- _WHAT THE TASK ASKS_:
Exactly the lines from the one with "half = BINDING_WIDTH / 2 / TORSO_RADIUS" to the one with "for node in", both included, are to be printed again; leave out the rest.

- _DATA BLOCK_:
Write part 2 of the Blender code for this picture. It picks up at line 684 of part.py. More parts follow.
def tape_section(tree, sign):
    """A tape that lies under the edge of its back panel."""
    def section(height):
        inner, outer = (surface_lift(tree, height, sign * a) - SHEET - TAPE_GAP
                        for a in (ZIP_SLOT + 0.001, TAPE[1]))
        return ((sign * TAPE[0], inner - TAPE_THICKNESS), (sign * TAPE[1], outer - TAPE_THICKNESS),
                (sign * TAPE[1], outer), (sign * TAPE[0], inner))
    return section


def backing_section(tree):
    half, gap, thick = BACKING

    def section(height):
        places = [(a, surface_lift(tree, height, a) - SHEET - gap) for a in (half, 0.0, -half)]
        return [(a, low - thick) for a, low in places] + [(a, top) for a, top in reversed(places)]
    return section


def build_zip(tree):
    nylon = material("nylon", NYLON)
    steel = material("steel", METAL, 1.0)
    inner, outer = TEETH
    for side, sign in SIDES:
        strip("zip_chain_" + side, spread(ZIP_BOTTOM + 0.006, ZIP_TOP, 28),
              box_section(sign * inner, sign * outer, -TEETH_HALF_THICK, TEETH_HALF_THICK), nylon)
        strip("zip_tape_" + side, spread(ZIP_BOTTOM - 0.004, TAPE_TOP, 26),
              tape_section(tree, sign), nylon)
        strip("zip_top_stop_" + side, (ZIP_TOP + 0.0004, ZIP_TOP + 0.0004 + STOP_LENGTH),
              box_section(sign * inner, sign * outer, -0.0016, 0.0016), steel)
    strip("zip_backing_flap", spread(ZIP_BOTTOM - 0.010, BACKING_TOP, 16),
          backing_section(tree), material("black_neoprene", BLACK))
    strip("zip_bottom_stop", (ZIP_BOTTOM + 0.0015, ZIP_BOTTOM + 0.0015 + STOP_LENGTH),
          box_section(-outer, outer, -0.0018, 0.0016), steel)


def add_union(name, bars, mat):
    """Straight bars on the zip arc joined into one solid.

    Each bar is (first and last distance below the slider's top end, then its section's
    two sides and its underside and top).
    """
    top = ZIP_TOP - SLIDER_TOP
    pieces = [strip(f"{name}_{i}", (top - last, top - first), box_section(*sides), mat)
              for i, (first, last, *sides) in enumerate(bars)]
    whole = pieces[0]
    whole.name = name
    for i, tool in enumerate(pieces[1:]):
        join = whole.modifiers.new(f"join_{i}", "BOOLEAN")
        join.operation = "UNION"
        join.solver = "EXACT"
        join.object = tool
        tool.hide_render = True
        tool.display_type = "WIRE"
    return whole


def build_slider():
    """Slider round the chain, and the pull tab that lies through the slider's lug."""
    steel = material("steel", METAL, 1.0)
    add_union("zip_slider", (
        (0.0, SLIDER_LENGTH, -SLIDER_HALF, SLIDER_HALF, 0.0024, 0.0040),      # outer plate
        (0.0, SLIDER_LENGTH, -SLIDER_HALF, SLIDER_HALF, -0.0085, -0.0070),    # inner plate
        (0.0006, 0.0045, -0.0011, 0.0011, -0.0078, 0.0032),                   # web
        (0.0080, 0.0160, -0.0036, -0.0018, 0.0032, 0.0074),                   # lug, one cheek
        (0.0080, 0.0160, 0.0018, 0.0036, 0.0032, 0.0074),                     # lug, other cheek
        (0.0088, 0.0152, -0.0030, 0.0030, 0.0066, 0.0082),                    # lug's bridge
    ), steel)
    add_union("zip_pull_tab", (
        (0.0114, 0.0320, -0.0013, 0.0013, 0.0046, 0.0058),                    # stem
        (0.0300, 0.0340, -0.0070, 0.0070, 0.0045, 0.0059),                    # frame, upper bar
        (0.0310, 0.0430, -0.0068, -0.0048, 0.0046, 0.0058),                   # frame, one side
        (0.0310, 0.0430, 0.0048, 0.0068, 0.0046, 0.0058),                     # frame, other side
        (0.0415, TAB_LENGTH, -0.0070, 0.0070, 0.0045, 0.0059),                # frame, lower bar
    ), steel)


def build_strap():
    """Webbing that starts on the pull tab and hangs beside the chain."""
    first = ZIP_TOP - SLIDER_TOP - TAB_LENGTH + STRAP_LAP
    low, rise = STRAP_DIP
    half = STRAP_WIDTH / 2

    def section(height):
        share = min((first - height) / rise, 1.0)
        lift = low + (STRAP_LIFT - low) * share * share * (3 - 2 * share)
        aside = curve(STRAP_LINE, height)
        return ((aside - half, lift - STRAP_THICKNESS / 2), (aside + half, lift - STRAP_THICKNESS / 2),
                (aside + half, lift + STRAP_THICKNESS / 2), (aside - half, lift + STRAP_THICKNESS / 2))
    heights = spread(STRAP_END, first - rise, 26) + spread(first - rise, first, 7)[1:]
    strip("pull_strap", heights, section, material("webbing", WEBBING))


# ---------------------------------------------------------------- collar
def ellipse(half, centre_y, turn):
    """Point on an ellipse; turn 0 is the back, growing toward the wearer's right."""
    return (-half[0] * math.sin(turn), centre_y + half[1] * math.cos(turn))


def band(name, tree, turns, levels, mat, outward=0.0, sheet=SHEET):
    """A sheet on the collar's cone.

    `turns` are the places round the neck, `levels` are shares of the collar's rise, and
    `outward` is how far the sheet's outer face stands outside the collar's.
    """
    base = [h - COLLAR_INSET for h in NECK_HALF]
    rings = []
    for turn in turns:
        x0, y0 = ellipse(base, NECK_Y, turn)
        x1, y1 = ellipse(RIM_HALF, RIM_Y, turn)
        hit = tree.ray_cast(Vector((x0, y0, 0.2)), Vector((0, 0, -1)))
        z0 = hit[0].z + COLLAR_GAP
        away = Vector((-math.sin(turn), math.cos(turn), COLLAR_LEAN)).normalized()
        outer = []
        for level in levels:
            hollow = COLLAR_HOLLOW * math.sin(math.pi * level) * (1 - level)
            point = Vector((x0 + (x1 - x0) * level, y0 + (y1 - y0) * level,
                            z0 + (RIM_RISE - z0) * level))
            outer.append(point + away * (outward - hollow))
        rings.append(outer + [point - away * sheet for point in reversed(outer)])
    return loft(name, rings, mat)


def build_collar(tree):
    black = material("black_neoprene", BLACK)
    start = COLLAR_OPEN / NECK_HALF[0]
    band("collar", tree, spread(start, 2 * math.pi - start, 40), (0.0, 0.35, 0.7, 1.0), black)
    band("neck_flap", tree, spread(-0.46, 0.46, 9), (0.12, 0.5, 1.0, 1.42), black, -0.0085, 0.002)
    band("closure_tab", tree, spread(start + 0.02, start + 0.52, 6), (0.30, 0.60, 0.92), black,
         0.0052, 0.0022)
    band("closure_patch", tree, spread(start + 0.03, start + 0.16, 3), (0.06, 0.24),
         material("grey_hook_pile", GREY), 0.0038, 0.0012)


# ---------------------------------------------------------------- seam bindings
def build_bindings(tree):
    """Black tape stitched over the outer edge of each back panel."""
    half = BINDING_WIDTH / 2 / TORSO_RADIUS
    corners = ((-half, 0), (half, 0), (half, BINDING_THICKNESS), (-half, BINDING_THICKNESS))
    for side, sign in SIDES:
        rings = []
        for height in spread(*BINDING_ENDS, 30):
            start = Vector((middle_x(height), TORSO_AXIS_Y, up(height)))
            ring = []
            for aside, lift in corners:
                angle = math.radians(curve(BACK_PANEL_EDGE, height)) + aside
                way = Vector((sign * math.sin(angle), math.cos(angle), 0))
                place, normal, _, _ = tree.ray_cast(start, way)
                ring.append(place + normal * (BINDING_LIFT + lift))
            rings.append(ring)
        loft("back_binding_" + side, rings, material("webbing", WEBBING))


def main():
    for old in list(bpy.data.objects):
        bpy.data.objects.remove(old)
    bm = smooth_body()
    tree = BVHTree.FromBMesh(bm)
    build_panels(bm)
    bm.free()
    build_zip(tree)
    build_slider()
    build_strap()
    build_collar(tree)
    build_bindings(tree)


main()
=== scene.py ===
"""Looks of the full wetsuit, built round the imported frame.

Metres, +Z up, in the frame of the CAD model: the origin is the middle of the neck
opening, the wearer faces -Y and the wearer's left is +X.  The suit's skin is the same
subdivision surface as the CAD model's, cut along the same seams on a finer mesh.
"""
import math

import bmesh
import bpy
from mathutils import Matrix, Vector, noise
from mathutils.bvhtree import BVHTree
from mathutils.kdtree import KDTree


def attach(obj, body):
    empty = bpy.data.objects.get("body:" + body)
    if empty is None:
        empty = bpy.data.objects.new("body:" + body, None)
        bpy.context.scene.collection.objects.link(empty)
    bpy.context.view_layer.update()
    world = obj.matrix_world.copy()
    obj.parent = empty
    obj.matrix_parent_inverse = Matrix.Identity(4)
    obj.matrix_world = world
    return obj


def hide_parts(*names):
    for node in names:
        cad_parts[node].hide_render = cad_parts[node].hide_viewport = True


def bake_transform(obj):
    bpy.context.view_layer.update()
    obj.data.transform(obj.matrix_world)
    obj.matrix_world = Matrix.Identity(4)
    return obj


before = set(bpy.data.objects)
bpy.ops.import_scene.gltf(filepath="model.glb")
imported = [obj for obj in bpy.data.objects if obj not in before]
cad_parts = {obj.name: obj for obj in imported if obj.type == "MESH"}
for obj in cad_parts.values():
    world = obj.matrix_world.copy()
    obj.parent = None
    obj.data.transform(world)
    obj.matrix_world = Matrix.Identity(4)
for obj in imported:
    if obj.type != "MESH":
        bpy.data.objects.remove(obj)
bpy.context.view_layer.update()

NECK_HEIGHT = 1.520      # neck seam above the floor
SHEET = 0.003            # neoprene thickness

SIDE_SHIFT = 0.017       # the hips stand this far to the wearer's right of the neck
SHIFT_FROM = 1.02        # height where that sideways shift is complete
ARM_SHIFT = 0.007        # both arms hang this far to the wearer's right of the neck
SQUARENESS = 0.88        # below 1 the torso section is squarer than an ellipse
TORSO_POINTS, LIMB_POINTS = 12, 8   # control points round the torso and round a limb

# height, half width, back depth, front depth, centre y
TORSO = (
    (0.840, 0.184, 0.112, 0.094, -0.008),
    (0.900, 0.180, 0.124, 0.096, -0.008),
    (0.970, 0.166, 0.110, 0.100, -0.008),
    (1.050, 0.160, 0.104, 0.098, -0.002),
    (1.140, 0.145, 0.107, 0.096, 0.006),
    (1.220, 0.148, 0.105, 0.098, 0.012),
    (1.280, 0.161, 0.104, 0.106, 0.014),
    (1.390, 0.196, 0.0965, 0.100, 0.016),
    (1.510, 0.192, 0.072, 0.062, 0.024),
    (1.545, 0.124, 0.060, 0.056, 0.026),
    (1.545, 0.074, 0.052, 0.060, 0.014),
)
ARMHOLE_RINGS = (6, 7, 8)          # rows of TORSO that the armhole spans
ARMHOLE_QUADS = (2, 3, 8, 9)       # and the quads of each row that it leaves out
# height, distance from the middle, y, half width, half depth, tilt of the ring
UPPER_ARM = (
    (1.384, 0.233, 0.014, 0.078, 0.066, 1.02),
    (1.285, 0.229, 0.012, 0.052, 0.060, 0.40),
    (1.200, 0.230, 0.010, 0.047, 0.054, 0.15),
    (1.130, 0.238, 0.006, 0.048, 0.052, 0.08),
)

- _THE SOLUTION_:
    half = BINDING_WIDTH / 2 / TORSO_RADIUS
    corners = ((-half, 0), (half, 0), (half, BINDING_THICKNESS), (-half, BINDING_THICKNESS))
    for side, sign in SIDES:
        rings = []
        for height in spread(*BINDING_ENDS, 30):
            start = Vector((middle_x(height), TORSO_AXIS_Y, up(height)))
            ring = []
            for aside, lift in corners:
                angle = math.radians(curve(BACK_PANEL_EDGE, height)) + aside
                way = Vector((sign * math.sin(angle), math.cos(angle), 0))
                place, normal, _, _ = tree.ray_cast(start, way)
                ring.append(place + normal * (BINDING_LIFT + lift))
            rings.append(ring)
        loft("back_binding_" + side, rings, material("webbing", WEBBING))


def main():
    for old in list(bpy.data.objects):
        bpy.data.objects.remove(old)
    bm = smooth_body()
    tree = BVHTree.FromBMesh(bm)
    build_panels(bm)
    bm.free()
    build_zip(tree)
    build_slider()
    build_strap()
    build_collar(tree)
    build_bindings(tree)


main()
=== scene.py ===
"""Looks of the full wetsuit, built round the imported frame.

Metres, +Z up, in the frame of the CAD model: the origin is the middle of the neck
opening, the wearer faces -Y and the wearer's left is +X.  The suit's skin is the same
subdivision surface as the CAD model's, cut along the same seams on a finer mesh.
"""
import math

import bmesh
import bpy
from mathutils import Matrix, Vector, noise
from mathutils.bvhtree import BVHTree
from mathutils.kdtree import KDTree


def attach(obj, body):
    empty = bpy.data.objects.get("body:" + body)
    if empty is None:
        empty = bpy.data.objects.new("body:" + body, None)
        bpy.context.scene.collection.objects.link(empty)
    bpy.context.view_layer.update()
    world = obj.matrix_world.copy()
    obj.parent = empty
    obj.matrix_parent_inverse = Matrix.Identity(4)
    obj.matrix_world = world
    return obj


def hide_parts(*names):
    for node in names:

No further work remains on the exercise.